►
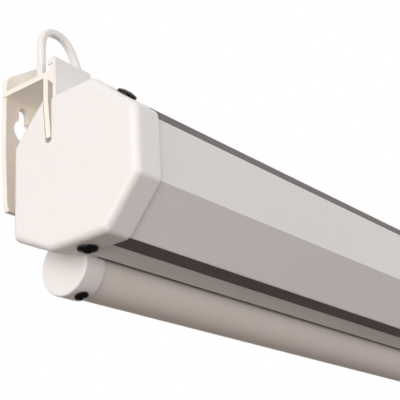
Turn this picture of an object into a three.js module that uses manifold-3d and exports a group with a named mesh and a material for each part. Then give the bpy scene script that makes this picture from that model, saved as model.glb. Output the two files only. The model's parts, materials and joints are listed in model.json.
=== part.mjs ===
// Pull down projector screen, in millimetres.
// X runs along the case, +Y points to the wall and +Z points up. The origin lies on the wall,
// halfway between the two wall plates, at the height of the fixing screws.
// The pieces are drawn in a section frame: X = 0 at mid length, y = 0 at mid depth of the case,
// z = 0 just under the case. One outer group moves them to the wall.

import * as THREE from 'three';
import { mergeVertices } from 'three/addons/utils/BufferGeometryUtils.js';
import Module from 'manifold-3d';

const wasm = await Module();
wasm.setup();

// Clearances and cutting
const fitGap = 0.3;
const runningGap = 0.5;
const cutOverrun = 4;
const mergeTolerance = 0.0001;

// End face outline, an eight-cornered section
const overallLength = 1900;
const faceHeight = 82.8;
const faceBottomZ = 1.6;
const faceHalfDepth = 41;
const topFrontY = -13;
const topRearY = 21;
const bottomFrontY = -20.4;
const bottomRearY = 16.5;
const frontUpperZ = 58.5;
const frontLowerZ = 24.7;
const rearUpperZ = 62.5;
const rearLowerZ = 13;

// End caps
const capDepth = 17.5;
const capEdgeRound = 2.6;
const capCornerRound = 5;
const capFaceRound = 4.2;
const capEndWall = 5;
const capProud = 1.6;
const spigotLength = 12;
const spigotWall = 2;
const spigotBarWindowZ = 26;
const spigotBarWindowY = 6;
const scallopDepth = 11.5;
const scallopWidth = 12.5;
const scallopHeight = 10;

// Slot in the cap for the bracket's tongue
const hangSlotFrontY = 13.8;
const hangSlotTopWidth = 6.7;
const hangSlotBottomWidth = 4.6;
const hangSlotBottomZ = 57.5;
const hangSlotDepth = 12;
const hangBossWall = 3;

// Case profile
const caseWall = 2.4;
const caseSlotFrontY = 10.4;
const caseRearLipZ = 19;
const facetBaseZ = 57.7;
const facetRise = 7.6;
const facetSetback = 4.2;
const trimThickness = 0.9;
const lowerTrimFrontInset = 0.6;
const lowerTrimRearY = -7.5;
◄
Output all of the material exactly as written.

### Full answer
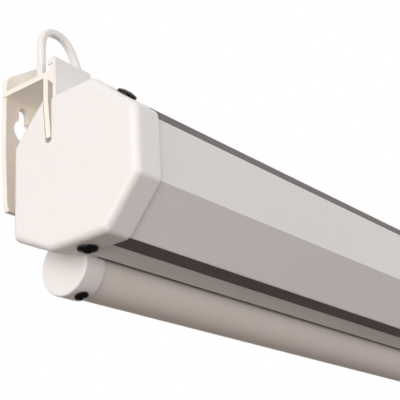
Turn this picture of an object into a three.js module that uses manifold-3d and exports a group with a named mesh and a material for each part. Then give the bpy scene script that makes this picture from that model, saved as model.glb. Output the two files only. The model's parts, materials and joints are listed in model.json.
=== part.mjs ===
// Pull down projector screen, in millimetres.
// X runs along the case, +Y points to the wall and +Z points up. The origin lies on the wall,
// halfway between the two wall plates, at the height of the fixing screws.
// The pieces are drawn in a section frame: X = 0 at mid length, y = 0 at mid depth of the case,
// z = 0 just under the case. One outer group moves them to the wall.

import * as THREE from 'three';
import { mergeVertices } from 'three/addons/utils/BufferGeometryUtils.js';
import Module from 'manifold-3d';

const wasm = await Module();
wasm.setup();

// Clearances and cutting
const fitGap = 0.3;
const runningGap = 0.5;
const cutOverrun = 4;
const mergeTolerance = 0.0001;

// End face outline, an eight-cornered section
const overallLength = 1900;
const faceHeight = 82.8;
const faceBottomZ = 1.6;
const faceHalfDepth = 41;
const topFrontY = -13;
const topRearY = 21;
const bottomFrontY = -20.4;
const bottomRearY = 16.5;
const frontUpperZ = 58.5;
const frontLowerZ = 24.7;
const rearUpperZ = 62.5;
const rearLowerZ = 13;

// End caps
const capDepth = 17.5;
const capEdgeRound = 2.6;
const capCornerRound = 5;
const capFaceRound = 4.2;
const capEndWall = 5;
const capProud = 1.6;
const spigotLength = 12;
const spigotWall = 2;
const spigotBarWindowZ = 26;
const spigotBarWindowY = 6;
const scallopDepth = 11.5;
const scallopWidth = 12.5;
const scallopHeight = 10;

// Slot in the cap for the bracket's tongue
const hangSlotFrontY = 13.8;
const hangSlotTopWidth = 6.7;
const hangSlotBottomWidth = 4.6;
const hangSlotBottomZ = 57.5;
const hangSlotDepth = 12;
const hangBossWall = 3;

// Case profile
const caseWall = 2.4;
const caseSlotFrontY = 10.4;
const caseRearLipZ = 19;
const facetBaseZ = 57.7;
const facetRise = 7.6;
const facetSetback = 4.2;
const trimThickness = 0.9;
const lowerTrimFrontInset = 0.6;
const lowerTrimRearY = -7.5;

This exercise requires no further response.